● **MATERIAL PROVIDED**:

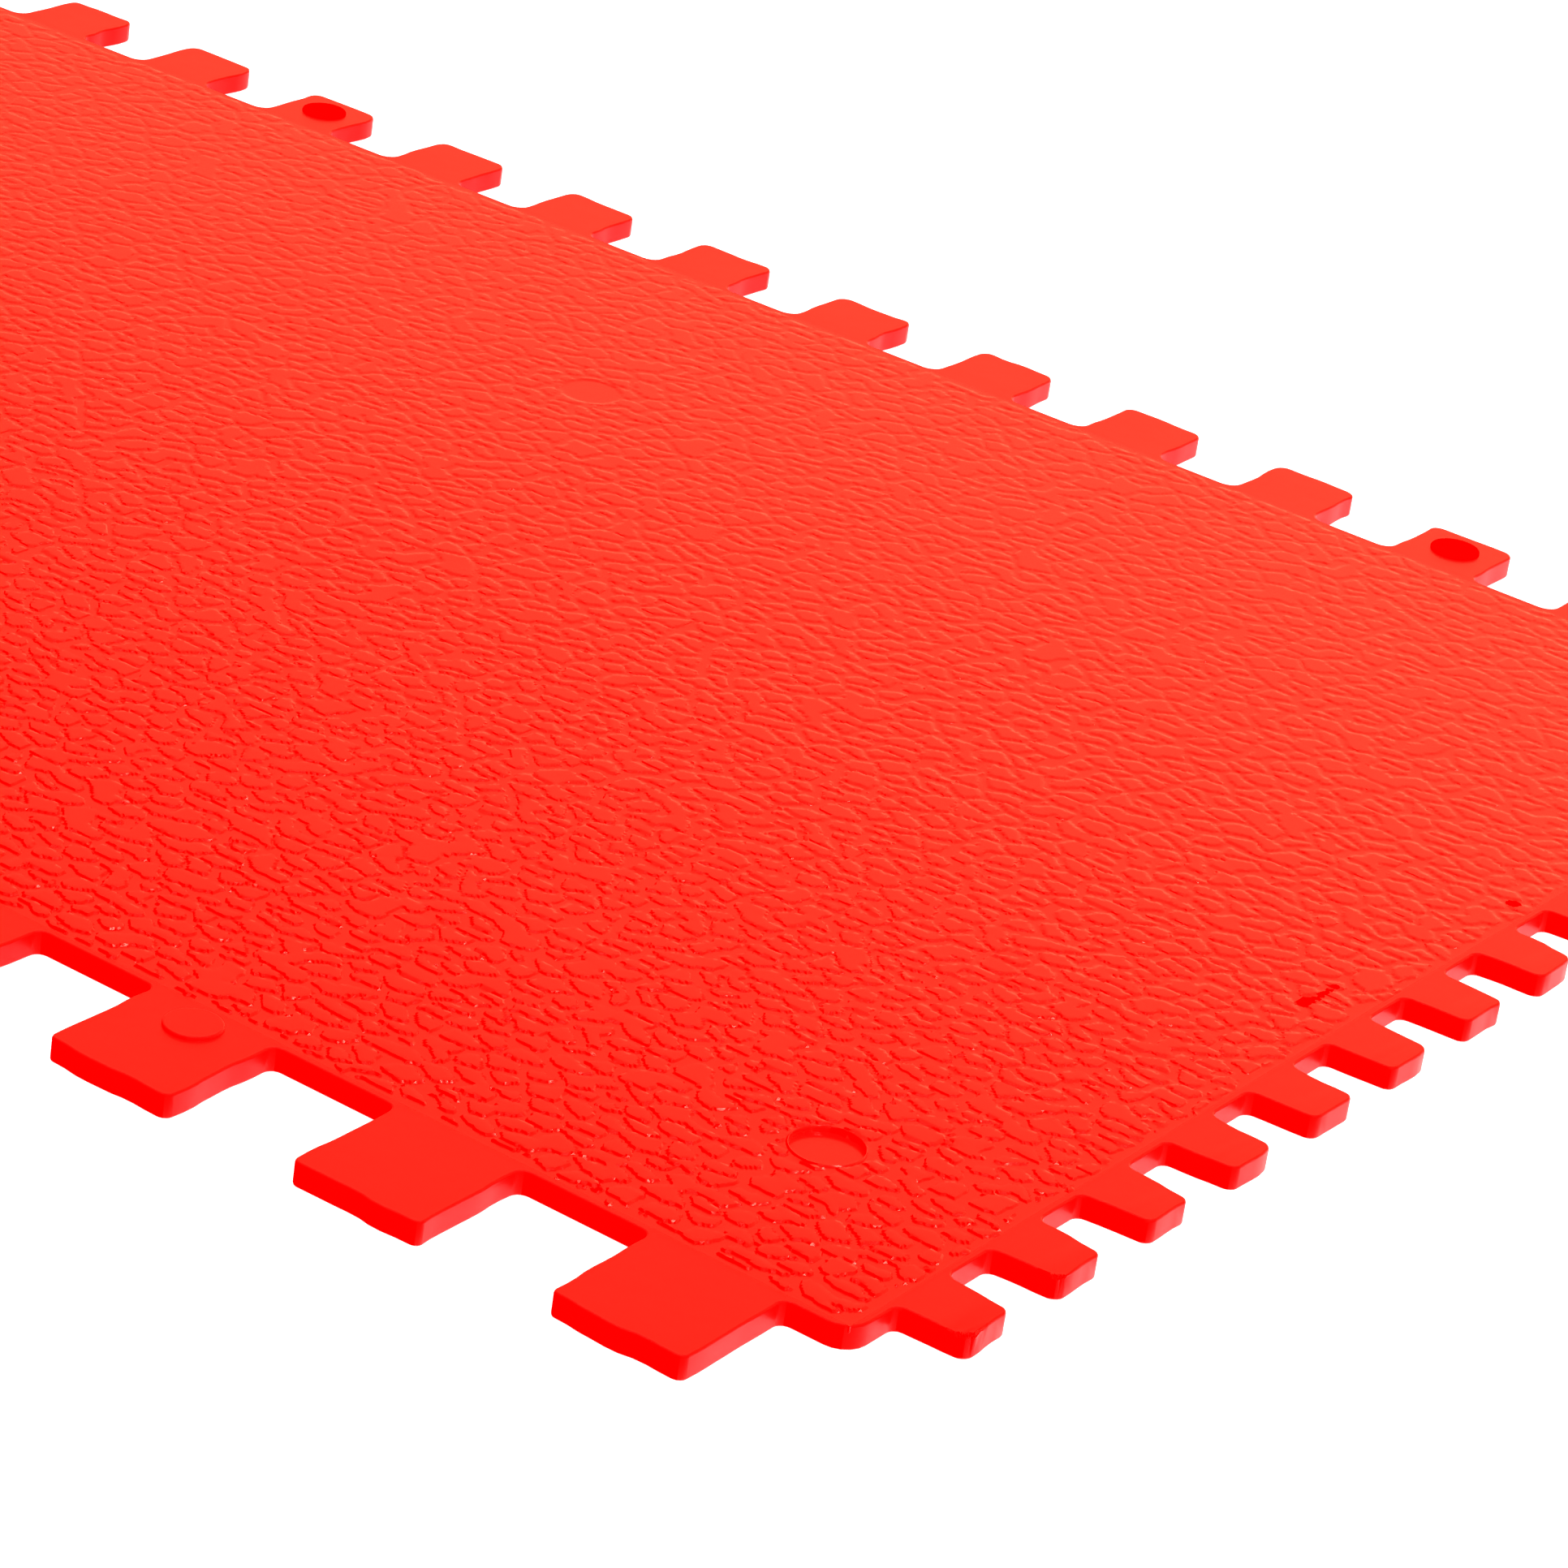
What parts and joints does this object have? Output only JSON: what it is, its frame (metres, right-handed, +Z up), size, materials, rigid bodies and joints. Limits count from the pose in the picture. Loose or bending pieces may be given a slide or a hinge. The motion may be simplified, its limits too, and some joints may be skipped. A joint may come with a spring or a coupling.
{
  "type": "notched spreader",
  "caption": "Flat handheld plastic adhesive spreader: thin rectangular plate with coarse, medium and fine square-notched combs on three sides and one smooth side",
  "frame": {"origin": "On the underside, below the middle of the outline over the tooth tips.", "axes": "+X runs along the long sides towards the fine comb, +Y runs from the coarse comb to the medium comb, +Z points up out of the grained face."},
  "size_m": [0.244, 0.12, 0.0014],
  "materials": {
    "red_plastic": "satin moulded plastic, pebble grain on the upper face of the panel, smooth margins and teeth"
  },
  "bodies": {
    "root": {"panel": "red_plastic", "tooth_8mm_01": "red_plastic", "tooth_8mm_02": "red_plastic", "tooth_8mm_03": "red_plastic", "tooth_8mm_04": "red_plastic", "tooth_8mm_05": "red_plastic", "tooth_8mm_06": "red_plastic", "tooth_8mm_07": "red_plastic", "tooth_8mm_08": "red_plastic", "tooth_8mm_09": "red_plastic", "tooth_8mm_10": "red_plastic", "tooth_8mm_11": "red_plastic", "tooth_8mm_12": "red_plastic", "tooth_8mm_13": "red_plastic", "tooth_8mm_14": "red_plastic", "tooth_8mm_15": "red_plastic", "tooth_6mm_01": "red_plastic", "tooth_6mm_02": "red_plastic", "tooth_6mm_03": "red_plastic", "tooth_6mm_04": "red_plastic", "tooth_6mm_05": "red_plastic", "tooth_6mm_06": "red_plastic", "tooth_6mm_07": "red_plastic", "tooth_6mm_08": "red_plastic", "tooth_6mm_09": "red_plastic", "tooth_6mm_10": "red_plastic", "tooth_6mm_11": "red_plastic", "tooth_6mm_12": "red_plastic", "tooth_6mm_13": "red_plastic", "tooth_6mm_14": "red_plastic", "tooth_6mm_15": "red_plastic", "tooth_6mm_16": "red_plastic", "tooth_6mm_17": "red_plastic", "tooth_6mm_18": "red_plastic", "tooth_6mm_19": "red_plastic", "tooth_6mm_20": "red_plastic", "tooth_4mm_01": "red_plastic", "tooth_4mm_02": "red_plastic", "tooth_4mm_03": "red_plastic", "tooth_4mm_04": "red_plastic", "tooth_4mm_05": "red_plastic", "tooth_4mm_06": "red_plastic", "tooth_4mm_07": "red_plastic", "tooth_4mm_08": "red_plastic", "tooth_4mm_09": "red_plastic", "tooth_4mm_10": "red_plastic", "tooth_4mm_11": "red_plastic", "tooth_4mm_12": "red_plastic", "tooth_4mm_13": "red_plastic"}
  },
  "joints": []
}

● **OBJECTIVE**: Report each line of the material above where the word "frame" appears.

● **RESPONSE TO THE TASK**:
What parts and joints does this object have? Output only JSON: what it is, its frame (metres, right-handed, +Z up), size, materials, rigid bodies and joints. Limits count from the pose in the picture. Loose or bending pieces may be given a slide or a hinge. The motion may be simplified, its limits too, and some joints may be skipped. A joint may come with a spring or a coupling.
  "frame": {"origin": "On the underside, below the middle of the outline over the tooth tips.", "axes": "+X runs along the long sides towards the fine comb, +Y runs from the coarse comb to the medium comb, +Z points up out of the grained face."},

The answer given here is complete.